• **Work to be completed**: Copy each line of the listing below exactly.

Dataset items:
============

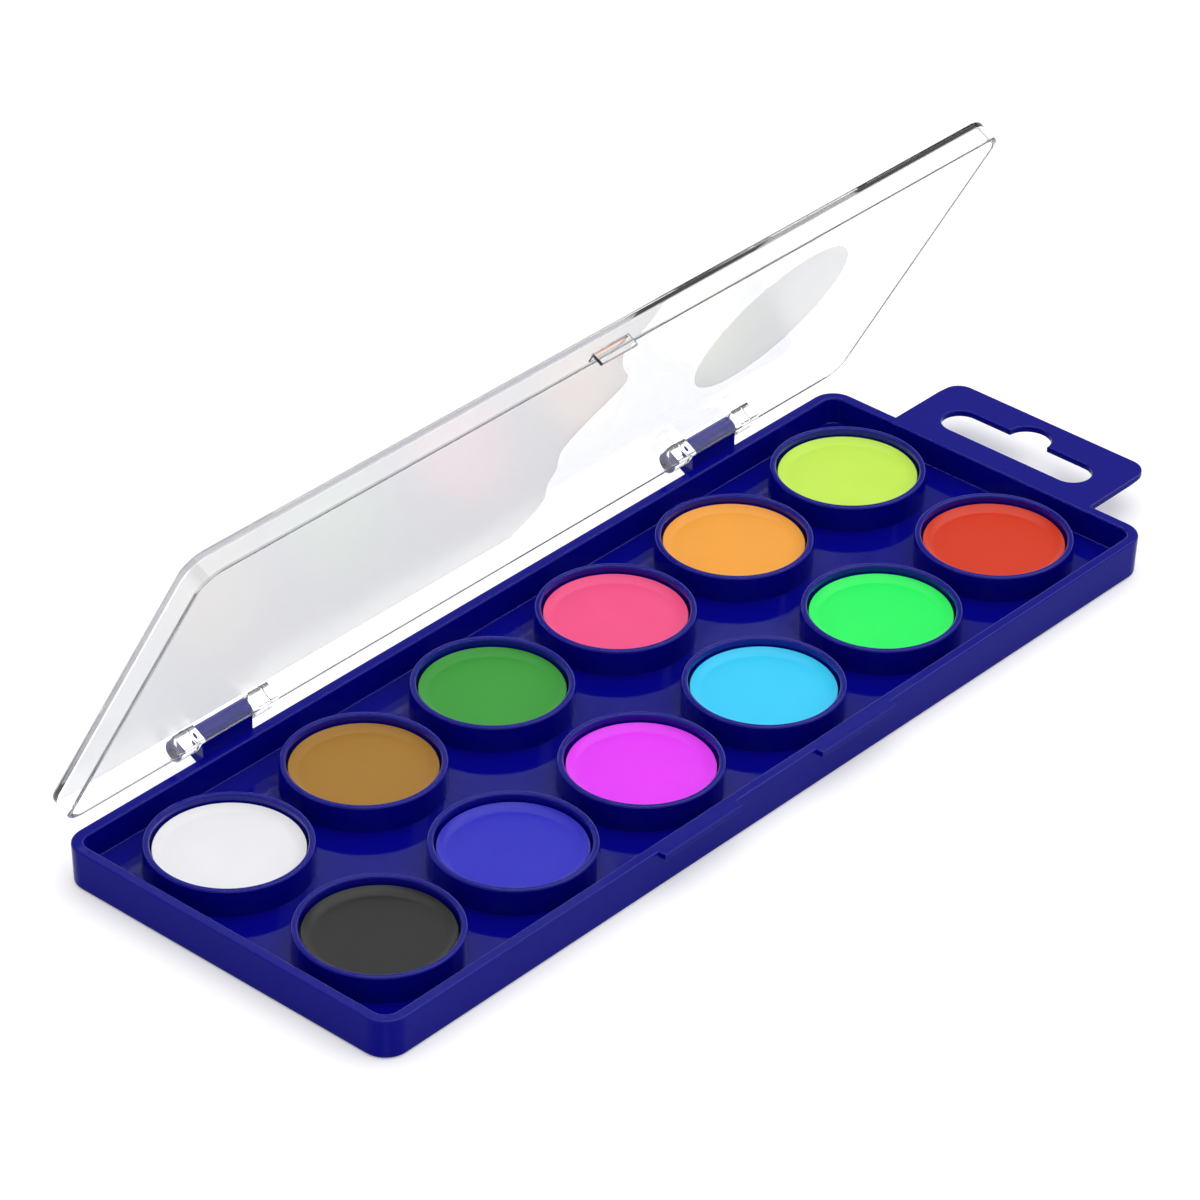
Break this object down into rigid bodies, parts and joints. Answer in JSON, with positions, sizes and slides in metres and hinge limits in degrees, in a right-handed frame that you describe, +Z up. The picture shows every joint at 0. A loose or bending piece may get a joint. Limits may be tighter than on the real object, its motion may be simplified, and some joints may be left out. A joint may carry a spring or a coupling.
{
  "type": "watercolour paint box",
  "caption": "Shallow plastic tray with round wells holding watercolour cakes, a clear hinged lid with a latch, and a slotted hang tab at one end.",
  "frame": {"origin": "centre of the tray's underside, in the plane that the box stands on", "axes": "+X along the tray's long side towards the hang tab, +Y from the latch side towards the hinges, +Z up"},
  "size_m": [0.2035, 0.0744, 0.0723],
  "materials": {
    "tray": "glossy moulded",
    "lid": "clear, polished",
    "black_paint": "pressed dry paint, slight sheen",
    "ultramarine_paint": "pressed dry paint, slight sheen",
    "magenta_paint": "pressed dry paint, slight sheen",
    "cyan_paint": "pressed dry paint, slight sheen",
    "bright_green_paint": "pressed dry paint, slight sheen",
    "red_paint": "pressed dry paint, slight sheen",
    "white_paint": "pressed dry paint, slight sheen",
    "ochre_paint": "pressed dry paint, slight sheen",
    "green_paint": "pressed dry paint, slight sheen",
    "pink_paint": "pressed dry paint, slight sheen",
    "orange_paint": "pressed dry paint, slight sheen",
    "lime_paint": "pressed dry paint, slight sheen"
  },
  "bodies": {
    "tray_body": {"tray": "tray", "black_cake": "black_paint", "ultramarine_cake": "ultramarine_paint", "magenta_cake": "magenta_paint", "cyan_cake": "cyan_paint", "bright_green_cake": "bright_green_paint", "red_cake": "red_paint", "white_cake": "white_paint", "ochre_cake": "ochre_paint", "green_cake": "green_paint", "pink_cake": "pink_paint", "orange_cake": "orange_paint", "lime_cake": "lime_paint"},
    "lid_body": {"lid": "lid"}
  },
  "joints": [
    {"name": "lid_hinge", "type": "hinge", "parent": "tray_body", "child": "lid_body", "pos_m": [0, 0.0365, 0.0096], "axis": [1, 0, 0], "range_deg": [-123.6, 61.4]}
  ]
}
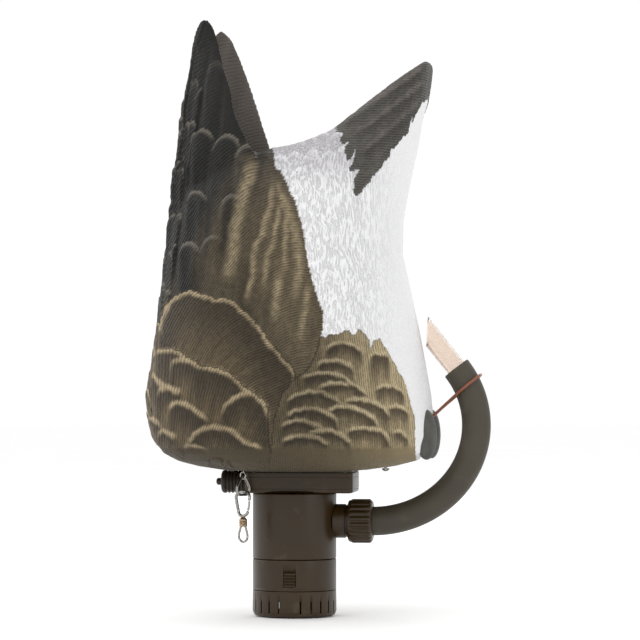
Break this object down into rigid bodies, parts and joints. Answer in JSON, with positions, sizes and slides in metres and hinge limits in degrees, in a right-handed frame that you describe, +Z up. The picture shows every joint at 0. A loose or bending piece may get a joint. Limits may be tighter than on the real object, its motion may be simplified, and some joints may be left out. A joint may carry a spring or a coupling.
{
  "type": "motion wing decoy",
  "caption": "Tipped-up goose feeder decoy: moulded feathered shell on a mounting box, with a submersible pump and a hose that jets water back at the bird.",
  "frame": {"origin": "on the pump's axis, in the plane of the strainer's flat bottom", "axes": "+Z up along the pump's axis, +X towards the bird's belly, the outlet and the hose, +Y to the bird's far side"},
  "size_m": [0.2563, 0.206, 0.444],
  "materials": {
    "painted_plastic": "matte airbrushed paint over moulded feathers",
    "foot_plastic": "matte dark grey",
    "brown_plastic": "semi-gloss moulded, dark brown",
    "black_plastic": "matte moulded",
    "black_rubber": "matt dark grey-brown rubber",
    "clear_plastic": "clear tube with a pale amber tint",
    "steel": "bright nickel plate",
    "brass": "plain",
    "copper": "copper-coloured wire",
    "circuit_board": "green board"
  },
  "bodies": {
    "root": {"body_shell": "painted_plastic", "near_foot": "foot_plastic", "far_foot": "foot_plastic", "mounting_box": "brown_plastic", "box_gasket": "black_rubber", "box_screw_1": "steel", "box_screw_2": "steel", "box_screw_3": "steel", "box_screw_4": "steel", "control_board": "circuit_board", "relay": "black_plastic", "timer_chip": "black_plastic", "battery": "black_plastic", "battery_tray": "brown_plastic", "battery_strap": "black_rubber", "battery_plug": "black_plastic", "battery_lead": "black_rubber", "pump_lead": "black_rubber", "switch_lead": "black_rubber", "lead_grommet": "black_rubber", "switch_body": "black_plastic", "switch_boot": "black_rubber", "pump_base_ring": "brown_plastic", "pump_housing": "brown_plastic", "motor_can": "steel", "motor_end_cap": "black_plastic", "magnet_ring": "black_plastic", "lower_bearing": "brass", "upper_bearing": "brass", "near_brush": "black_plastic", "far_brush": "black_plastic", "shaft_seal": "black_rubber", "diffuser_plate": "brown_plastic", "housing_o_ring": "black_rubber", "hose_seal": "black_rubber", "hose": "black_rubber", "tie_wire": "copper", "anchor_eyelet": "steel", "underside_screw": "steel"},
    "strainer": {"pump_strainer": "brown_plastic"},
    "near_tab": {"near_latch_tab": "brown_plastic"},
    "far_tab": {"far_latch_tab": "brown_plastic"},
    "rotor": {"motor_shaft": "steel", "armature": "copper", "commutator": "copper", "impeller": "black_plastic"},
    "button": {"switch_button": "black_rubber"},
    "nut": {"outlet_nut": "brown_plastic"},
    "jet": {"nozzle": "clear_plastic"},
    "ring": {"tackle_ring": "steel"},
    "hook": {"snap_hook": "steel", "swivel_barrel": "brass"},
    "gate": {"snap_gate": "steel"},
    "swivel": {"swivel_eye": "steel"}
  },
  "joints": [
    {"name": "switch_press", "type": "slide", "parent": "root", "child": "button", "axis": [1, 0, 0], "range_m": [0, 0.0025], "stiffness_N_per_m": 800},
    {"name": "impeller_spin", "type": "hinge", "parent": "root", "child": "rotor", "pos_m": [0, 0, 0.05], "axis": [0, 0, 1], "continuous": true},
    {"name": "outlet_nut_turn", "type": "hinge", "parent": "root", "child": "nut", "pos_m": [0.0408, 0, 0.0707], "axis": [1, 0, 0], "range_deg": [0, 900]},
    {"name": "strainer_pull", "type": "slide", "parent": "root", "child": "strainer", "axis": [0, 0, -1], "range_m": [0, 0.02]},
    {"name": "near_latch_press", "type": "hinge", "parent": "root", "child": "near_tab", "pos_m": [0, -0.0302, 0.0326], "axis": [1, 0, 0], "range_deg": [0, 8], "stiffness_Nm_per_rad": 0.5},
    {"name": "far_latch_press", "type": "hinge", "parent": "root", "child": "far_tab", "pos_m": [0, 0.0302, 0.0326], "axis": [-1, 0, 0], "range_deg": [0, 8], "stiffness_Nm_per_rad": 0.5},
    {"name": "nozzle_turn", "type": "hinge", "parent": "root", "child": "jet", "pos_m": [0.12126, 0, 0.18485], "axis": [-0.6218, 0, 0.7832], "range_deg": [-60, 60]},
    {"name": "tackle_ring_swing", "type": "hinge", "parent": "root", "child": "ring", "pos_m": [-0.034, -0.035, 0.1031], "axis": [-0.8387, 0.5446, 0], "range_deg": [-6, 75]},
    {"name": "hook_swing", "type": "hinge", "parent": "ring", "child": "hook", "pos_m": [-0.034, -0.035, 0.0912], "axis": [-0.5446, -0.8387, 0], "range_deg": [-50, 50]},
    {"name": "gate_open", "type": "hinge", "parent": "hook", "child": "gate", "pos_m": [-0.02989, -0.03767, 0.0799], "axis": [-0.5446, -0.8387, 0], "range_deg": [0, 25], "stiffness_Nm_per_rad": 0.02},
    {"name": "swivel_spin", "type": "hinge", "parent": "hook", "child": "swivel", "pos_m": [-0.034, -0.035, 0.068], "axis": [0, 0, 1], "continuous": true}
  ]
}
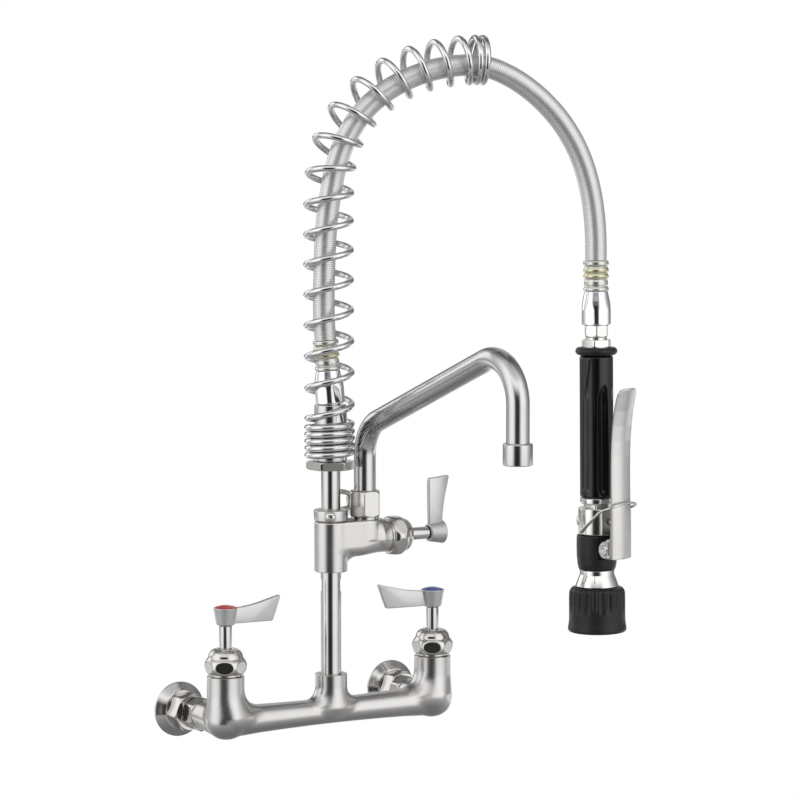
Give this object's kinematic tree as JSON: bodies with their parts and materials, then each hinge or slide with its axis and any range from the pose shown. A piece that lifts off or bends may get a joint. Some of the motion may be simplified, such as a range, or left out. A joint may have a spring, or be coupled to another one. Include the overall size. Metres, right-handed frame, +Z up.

============

• **The completed task**:
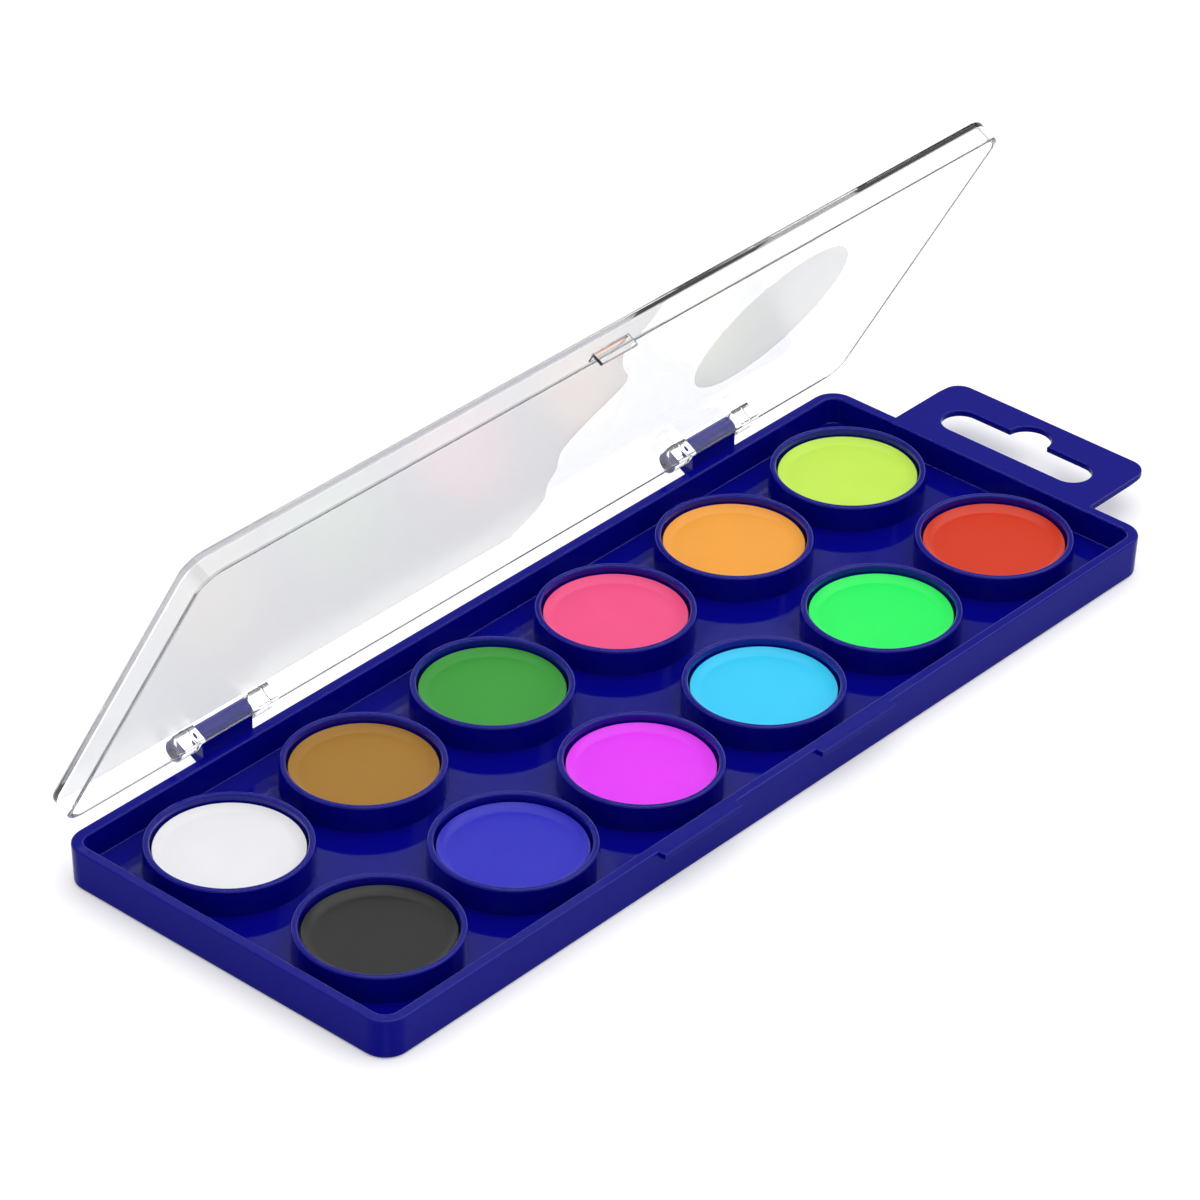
Break this object down into rigid bodies, parts and joints. Answer in JSON, with positions, sizes and slides in metres and hinge limits in degrees, in a right-handed frame that you describe, +Z up. The picture shows every joint at 0. A loose or bending piece may get a joint. Limits may be tighter than on the real object, its motion may be simplified, and some joints may be left out. A joint may carry a spring or a coupling.
{
  "type": "watercolour paint box",
  "caption": "Shallow plastic tray with round wells holding watercolour cakes, a clear hinged lid with a latch, and a slotted hang tab at one end.",
  "frame": {"origin": "centre of the tray's underside, in the plane that the box stands on", "axes": "+X along the tray's long side towards the hang tab, +Y from the latch side towards the hinges, +Z up"},
  "size_m": [0.2035, 0.0744, 0.0723],
  "materials": {
    "tray": "glossy moulded",
    "lid": "clear, polished",
    "black_paint": "pressed dry paint, slight sheen",
    "ultramarine_paint": "pressed dry paint, slight sheen",
    "magenta_paint": "pressed dry paint, slight sheen",
    "cyan_paint": "pressed dry paint, slight sheen",
    "bright_green_paint": "pressed dry paint, slight sheen",
    "red_paint": "pressed dry paint, slight sheen",
    "white_paint": "pressed dry paint, slight sheen",
    "ochre_paint": "pressed dry paint, slight sheen",
    "green_paint": "pressed dry paint, slight sheen",
    "pink_paint": "pressed dry paint, slight sheen",
    "orange_paint": "pressed dry paint, slight sheen",
    "lime_paint": "pressed dry paint, slight sheen"
  },
  "bodies": {
    "tray_body": {"tray": "tray", "black_cake": "black_paint", "ultramarine_cake": "ultramarine_paint", "magenta_cake": "magenta_paint", "cyan_cake": "cyan_paint", "bright_green_cake": "bright_green_paint", "red_cake": "red_paint", "white_cake": "white_paint", "ochre_cake": "ochre_paint", "green_cake": "green_paint", "pink_cake": "pink_paint", "orange_cake": "orange_paint", "lime_cake": "lime_paint"},
    "lid_body": {"lid": "lid"}
  },
  "joints": [
    {"name": "lid_hinge", "type": "hinge", "parent": "tray_body", "child": "lid_body", "pos_m": [0, 0.0365, 0.0096], "axis": [1, 0, 0], "range_deg": [-123.6, 61.4]}
  ]
}
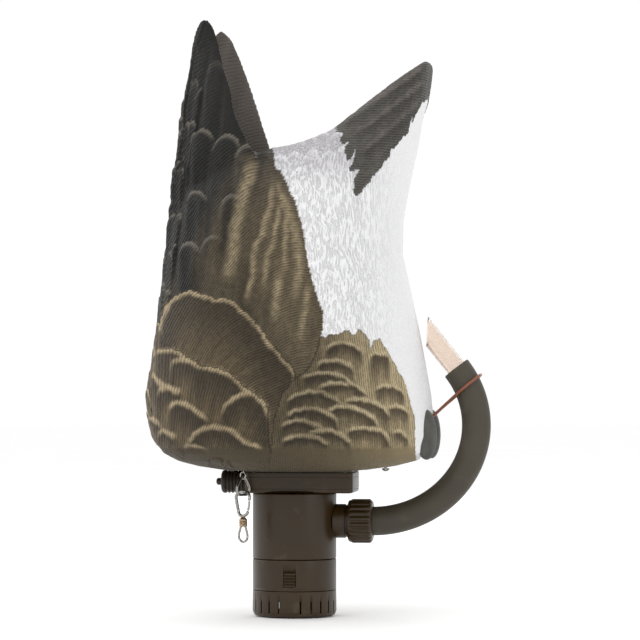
Break this object down into rigid bodies, parts and joints. Answer in JSON, with positions, sizes and slides in metres and hinge limits in degrees, in a right-handed frame that you describe, +Z up. The picture shows every joint at 0. A loose or bending piece may get a joint. Limits may be tighter than on the real object, its motion may be simplified, and some joints may be left out. A joint may carry a spring or a coupling.
{
  "type": "motion wing decoy",
  "caption": "Tipped-up goose feeder decoy: moulded feathered shell on a mounting box, with a submersible pump and a hose that jets water back at the bird.",
  "frame": {"origin": "on the pump's axis, in the plane of the strainer's flat bottom", "axes": "+Z up along the pump's axis, +X towards the bird's belly, the outlet and the hose, +Y to the bird's far side"},
  "size_m": [0.2563, 0.206, 0.444],
  "materials": {
    "painted_plastic": "matte airbrushed paint over moulded feathers",
    "foot_plastic": "matte dark grey",
    "brown_plastic": "semi-gloss moulded, dark brown",
    "black_plastic": "matte moulded",
    "black_rubber": "matt dark grey-brown rubber",
    "clear_plastic": "clear tube with a pale amber tint",
    "steel": "bright nickel plate",
    "brass": "plain",
    "copper": "copper-coloured wire",
    "circuit_board": "green board"
  },
  "bodies": {
    "root": {"body_shell": "painted_plastic", "near_foot": "foot_plastic", "far_foot": "foot_plastic", "mounting_box": "brown_plastic", "box_gasket": "black_rubber", "box_screw_1": "steel", "box_screw_2": "steel", "box_screw_3": "steel", "box_screw_4": "steel", "control_board": "circuit_board", "relay": "black_plastic", "timer_chip": "black_plastic", "battery": "black_plastic", "battery_tray": "brown_plastic", "battery_strap": "black_rubber", "battery_plug": "black_plastic", "battery_lead": "black_rubber", "pump_lead": "black_rubber", "switch_lead": "black_rubber", "lead_grommet": "black_rubber", "switch_body": "black_plastic", "switch_boot": "black_rubber", "pump_base_ring": "brown_plastic", "pump_housing": "brown_plastic", "motor_can": "steel", "motor_end_cap": "black_plastic", "magnet_ring": "black_plastic", "lower_bearing": "brass", "upper_bearing": "brass", "near_brush": "black_plastic", "far_brush": "black_plastic", "shaft_seal": "black_rubber", "diffuser_plate": "brown_plastic", "housing_o_ring": "black_rubber", "hose_seal": "black_rubber", "hose": "black_rubber", "tie_wire": "copper", "anchor_eyelet": "steel", "underside_screw": "steel"},
    "strainer": {"pump_strainer": "brown_plastic"},
    "near_tab": {"near_latch_tab": "brown_plastic"},
    "far_tab": {"far_latch_tab": "brown_plastic"},
    "rotor": {"motor_shaft": "steel", "armature": "copper", "commutator": "copper", "impeller": "black_plastic"},
    "button": {"switch_button": "black_rubber"},
    "nut": {"outlet_nut": "brown_plastic"},
    "jet": {"nozzle": "clear_plastic"},
    "ring": {"tackle_ring": "steel"},
    "hook": {"snap_hook": "steel", "swivel_barrel": "brass"},
    "gate": {"snap_gate": "steel"},
    "swivel": {"swivel_eye": "steel"}
  },
  "joints": [
    {"name": "switch_press", "type": "slide", "parent": "root", "child": "button", "axis": [1, 0, 0], "range_m": [0, 0.0025], "stiffness_N_per_m": 800},
    {"name": "impeller_spin", "type": "hinge", "parent": "root", "child": "rotor", "pos_m": [0, 0, 0.05], "axis": [0, 0, 1], "continuous": true},
    {"name": "outlet_nut_turn", "type": "hinge", "parent": "root", "child": "nut", "pos_m": [0.0408, 0, 0.0707], "axis": [1, 0, 0], "range_deg": [0, 900]},
    {"name": "strainer_pull", "type": "slide", "parent": "root", "child": "strainer", "axis": [0, 0, -1], "range_m": [0, 0.02]},
    {"name": "near_latch_press", "type": "hinge", "parent": "root", "child": "near_tab", "pos_m": [0, -0.0302, 0.0326], "axis": [1, 0, 0], "range_deg": [0, 8], "stiffness_Nm_per_rad": 0.5},
    {"name": "far_latch_press", "type": "hinge", "parent": "root", "child": "far_tab", "pos_m": [0, 0.0302, 0.0326], "axis": [-1, 0, 0], "range_deg": [0, 8], "stiffness_Nm_per_rad": 0.5},
    {"name": "nozzle_turn", "type": "hinge", "parent": "root", "child": "jet", "pos_m": [0.12126, 0, 0.18485], "axis": [-0.6218, 0, 0.7832], "range_deg": [-60, 60]},
    {"name": "tackle_ring_swing", "type": "hinge", "parent": "root", "child": "ring", "pos_m": [-0.034, -0.035, 0.1031], "axis": [-0.8387, 0.5446, 0], "range_deg": [-6, 75]},
    {"name": "hook_swing", "type": "hinge", "parent": "ring", "child": "hook", "pos_m": [-0.034, -0.035, 0.0912], "axis": [-0.5446, -0.8387, 0], "range_deg": [-50, 50]},
    {"name": "gate_open", "type": "hinge", "parent": "hook", "child": "gate", "pos_m": [-0.02989, -0.03767, 0.0799], "axis": [-0.5446, -0.8387, 0], "range_deg": [0, 25], "stiffness_Nm_per_rad": 0.02},
    {"name": "swivel_spin", "type": "hinge", "parent": "hook", "child": "swivel", "pos_m": [-0.034, -0.035, 0.068], "axis": [0, 0, 1], "continuous": true}
  ]
}
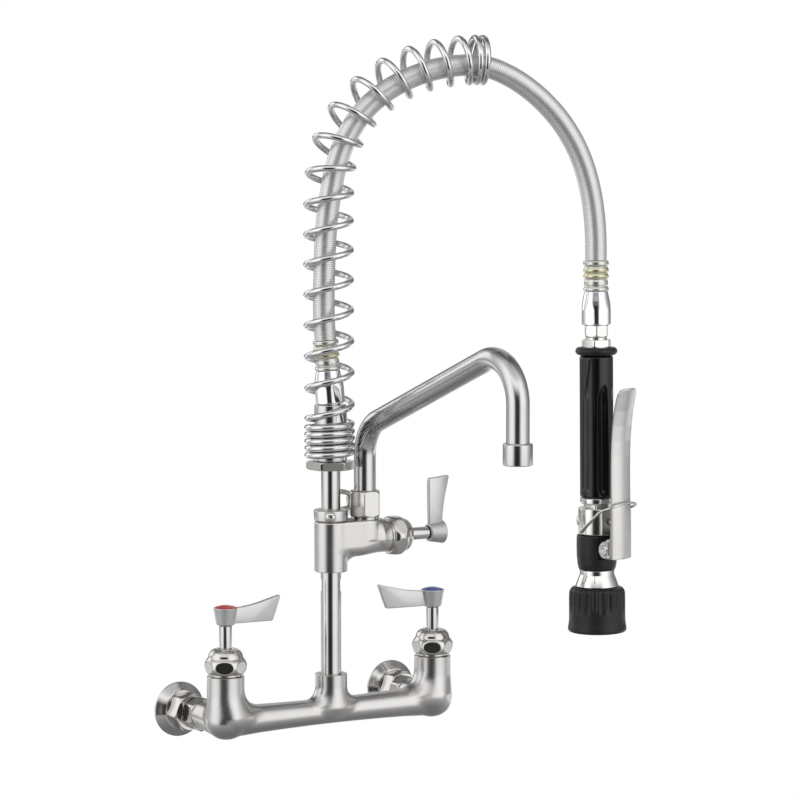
Give this object's kinematic tree as JSON: bodies with their parts and materials, then each hinge or slide with its axis and any range from the pose shown. A piece that lifts off or bends may get a joint. Some of the motion may be simplified, such as a range, or left out. A joint may have a spring, or be coupled to another one. Include the overall size. Metres, right-handed frame, +Z up.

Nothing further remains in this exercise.